Des pratiques agro-écologiques avant l’heure
Très vite après leur installation, Jeltsje et son mari personnalisent la gestion de leur élevage laitier et entreprennent des évolutions techniques issues de leur pays d’origine. Par exemple, en 1996, les éleveurs procèdent à la mise sur caillebotis de la stabulation laitière. Dans leur stratégie de limiter les intrants, ils misent sur l’autonomie fourragère. Du handicap d’avoir seulement 4 hectares autour des bâtiments, ils en ont fait un atout. Il s’agit, entre autres, de revoir le système alimentaire basé essentiellement sur l’herbe, affouragement l’été et enrubannage l’hiver. « À l’époque, on coupait l’herbe, parfois même très court, et les voisins surpris n’en pensaient pas moins… », explique-t-elle. Avant de poursuivre : « La qualité était incroyable ». La recherche de cette autonomie alimentaire basée sur le système herbe a rapidement boosté la qualité du lait de l’élevage. Et dès le début des années 2000, ils ont misé aussi sur un mix herbe et trèfle blanc afin de limiter les intrants.
Toujours aller de l’avant
Passionnée par son métier, Jeltsje reconnaît avoir hérité de la fibre éleveur et avant-gardiste de ses parents, par exemple en matière de génétique. « Mon père était fou de génétique », relate-t-elle.

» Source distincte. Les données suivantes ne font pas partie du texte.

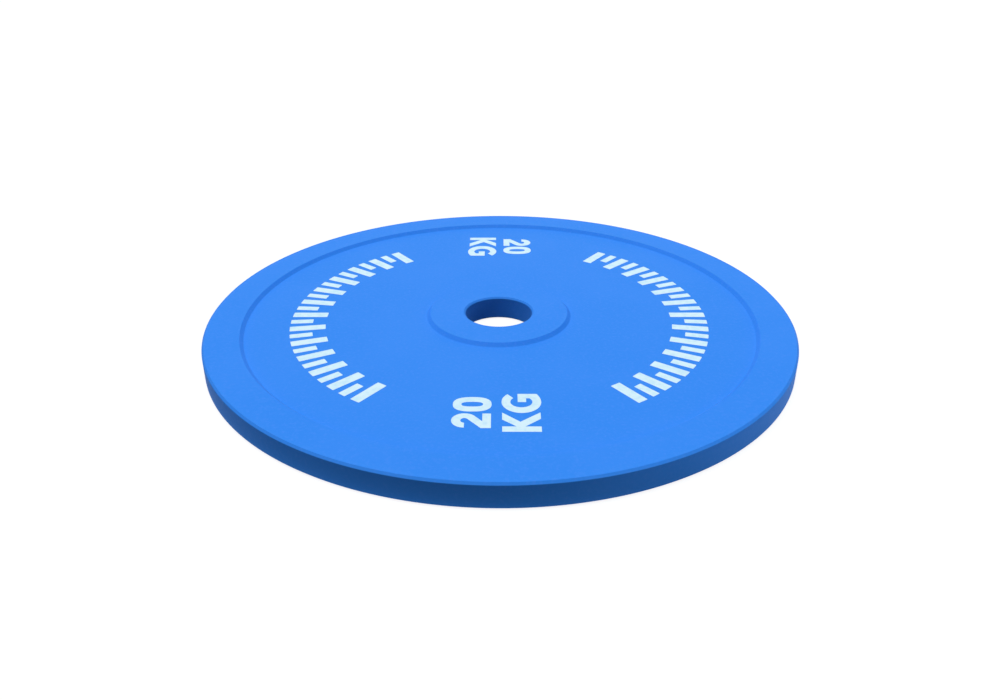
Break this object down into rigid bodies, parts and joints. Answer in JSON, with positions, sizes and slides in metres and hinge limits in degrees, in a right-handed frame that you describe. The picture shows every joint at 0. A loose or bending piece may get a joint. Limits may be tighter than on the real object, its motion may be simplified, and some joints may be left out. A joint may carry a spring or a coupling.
{
  "type": "calibrated powerlifting plate",
  "caption": "Flat round steel weight plate with a raised rim and hub, a central bore for the bar's sleeve, and screw plugs over trim shims in the back.",
  "frame": {"origin": "on the bore's axis, at the level of the back's rim and hub faces, which the plate lies on", "axes": "+Z along the bore's axis, from the back to the marked front; the screw plugs lie on the X axis"},
  "size_m": [0.45, 0.45, 0.0186],
  "materials": {
    "blue_enamel": "satin blue enamel over turned steel",
    "white_ink": "flat white screen print on the enamel",
    "zinc_plate": "zinc-plated turned steel",
    "seal_rubber": "black nitrile rubber",
    "shim_steel": "bare punched steel sheet"
  },
  "bodies": {
    "root": {"plate_body": "blue_enamel", "calibration_plug_1": "zinc_plate", "calibration_plug_2": "zinc_plate", "plug_seal_1": "seal_rubber", "plug_seal_2": "seal_rubber", "calibration_shim_1_1": "shim_steel", "calibration_shim_1_2": "shim_steel", "calibration_shim_1_3": "shim_steel", "calibration_shim_2_1": "shim_steel", "calibration_shim_2_2": "shim_steel", "calibration_shim_2_3": "shim_steel"}
  },
  "joints": []
}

S’ouvrir, être à l’écoute des nouveautés, aller de l’avant sont des qualités cultivées par Jeltsje et Gerben. La mise aux normes en production laitière, une des priorités de l’exploitation, en est encore une illustration. C’est ainsi qu’ils ont pris, dès 1996, le premier train des subventions pour améliorer l’organisation du travail et optimiser les espaces en un bâtiment compact « tout en un », bâtiment qui a suscité la curiosité de nombreux agriculteurs et techniciens. De la même manière, ils ont saisi l’opportunité des Mesures agro-environnementales et climatiques (MAEC), avec une pression environnementale parfaitement maîtrisée. En MAEC depuis 4 ans, l’exploitation atteint 150 à 160 unités d’azote par ha) avec de l’engrais uniquement sur les céréales, les autres surfaces étant fertilisées en lisier. « Le passage en MAEC a été facilité par des pratiques proches du cahier des charges », commente l’agricultrice. Et pour la 3e année, afin de pallier le manque de fourrage suite à la sécheresse, les éleveurs ont opté, pour la betterave fourragère dans la ration alimentaire.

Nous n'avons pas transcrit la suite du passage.